→ **Task input**:
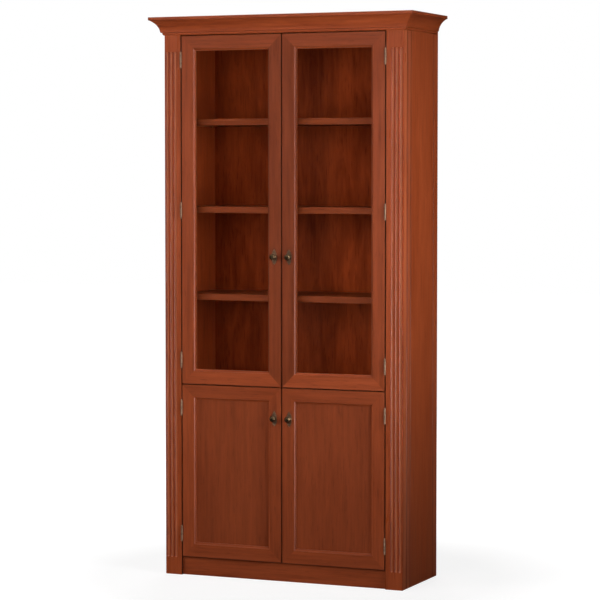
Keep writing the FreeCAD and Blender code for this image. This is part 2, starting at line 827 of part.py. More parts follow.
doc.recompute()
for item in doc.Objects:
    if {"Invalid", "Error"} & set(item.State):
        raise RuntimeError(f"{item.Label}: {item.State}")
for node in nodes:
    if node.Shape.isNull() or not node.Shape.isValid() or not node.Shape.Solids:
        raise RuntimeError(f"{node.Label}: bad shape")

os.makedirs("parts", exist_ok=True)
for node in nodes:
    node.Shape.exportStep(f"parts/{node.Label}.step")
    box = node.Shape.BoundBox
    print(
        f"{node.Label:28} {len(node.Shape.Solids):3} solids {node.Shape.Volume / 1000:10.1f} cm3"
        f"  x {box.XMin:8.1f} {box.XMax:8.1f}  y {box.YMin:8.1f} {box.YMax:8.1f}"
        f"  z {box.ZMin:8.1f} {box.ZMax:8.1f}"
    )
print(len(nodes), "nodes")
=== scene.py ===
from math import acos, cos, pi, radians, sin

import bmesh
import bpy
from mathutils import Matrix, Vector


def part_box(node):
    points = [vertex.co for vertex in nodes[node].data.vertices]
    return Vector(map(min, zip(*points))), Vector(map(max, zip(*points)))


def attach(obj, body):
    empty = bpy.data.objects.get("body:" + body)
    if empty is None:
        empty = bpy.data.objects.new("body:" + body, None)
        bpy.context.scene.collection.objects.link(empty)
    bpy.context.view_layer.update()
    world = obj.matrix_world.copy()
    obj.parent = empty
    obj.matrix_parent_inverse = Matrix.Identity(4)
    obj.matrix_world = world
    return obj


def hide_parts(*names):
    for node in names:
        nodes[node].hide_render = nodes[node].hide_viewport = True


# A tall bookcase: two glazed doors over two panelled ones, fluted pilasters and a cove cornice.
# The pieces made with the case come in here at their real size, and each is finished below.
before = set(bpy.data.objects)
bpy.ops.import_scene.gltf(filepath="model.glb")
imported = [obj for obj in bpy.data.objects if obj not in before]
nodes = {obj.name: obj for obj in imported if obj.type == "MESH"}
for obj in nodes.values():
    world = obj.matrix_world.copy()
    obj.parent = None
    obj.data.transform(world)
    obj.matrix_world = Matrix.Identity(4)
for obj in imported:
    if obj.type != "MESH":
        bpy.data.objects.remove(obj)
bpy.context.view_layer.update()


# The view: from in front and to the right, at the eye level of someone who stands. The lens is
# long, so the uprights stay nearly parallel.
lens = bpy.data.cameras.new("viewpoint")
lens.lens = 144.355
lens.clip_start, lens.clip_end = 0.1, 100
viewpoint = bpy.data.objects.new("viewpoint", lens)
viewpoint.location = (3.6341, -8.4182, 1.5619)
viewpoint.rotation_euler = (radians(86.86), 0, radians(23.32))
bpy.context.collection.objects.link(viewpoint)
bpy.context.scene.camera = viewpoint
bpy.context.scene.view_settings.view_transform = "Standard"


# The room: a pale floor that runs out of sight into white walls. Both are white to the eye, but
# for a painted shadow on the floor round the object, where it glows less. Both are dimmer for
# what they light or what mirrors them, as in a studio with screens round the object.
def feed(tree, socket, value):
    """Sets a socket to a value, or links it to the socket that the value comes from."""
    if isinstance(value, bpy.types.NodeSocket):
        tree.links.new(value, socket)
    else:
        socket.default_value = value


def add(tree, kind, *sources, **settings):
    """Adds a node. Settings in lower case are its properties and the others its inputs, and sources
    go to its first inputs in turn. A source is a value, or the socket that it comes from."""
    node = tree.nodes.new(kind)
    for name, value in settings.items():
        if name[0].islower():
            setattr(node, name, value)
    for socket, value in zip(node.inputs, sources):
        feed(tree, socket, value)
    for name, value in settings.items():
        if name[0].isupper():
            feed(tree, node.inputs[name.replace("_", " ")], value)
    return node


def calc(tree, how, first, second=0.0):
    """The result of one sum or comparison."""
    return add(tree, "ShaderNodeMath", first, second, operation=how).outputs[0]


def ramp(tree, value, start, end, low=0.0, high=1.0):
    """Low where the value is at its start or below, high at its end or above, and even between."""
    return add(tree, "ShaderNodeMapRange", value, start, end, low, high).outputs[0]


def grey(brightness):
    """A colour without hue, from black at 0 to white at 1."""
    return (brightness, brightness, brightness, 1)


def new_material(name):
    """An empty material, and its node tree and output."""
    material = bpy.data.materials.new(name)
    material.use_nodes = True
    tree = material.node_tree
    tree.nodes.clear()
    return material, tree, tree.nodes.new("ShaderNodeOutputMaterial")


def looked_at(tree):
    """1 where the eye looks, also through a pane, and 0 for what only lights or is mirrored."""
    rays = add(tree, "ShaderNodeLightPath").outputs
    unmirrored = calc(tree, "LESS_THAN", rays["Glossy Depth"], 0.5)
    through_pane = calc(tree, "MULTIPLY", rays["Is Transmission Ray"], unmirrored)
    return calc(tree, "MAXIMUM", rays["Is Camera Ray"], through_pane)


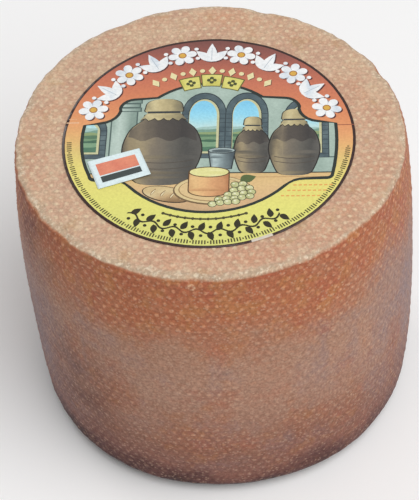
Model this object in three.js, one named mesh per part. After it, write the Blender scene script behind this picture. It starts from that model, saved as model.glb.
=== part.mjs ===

→ **Exercise**:
Set down, without any change, only the lines from the line that holds "box = node.Shape.BoundBox" through the line that holds "nodes[node].hide_render = nodes[node].hide_viewport", both lines included.

→ **Solution**:
    box = node.Shape.BoundBox
    print(
        f"{node.Label:28} {len(node.Shape.Solids):3} solids {node.Shape.Volume / 1000:10.1f} cm3"
        f"  x {box.XMin:8.1f} {box.XMax:8.1f}  y {box.YMin:8.1f} {box.YMax:8.1f}"
        f"  z {box.ZMin:8.1f} {box.ZMax:8.1f}"
    )
print(len(nodes), "nodes")
=== scene.py ===
from math import acos, cos, pi, radians, sin

import bmesh
import bpy
from mathutils import Matrix, Vector


def part_box(node):
    points = [vertex.co for vertex in nodes[node].data.vertices]
    return Vector(map(min, zip(*points))), Vector(map(max, zip(*points)))


def attach(obj, body):
    empty = bpy.data.objects.get("body:" + body)
    if empty is None:
        empty = bpy.data.objects.new("body:" + body, None)
        bpy.context.scene.collection.objects.link(empty)
    bpy.context.view_layer.update()
    world = obj.matrix_world.copy()
    obj.parent = empty
    obj.matrix_parent_inverse = Matrix.Identity(4)
    obj.matrix_world = world
    return obj


def hide_parts(*names):
    for node in names:
        nodes[node].hide_render = nodes[node].hide_viewport = True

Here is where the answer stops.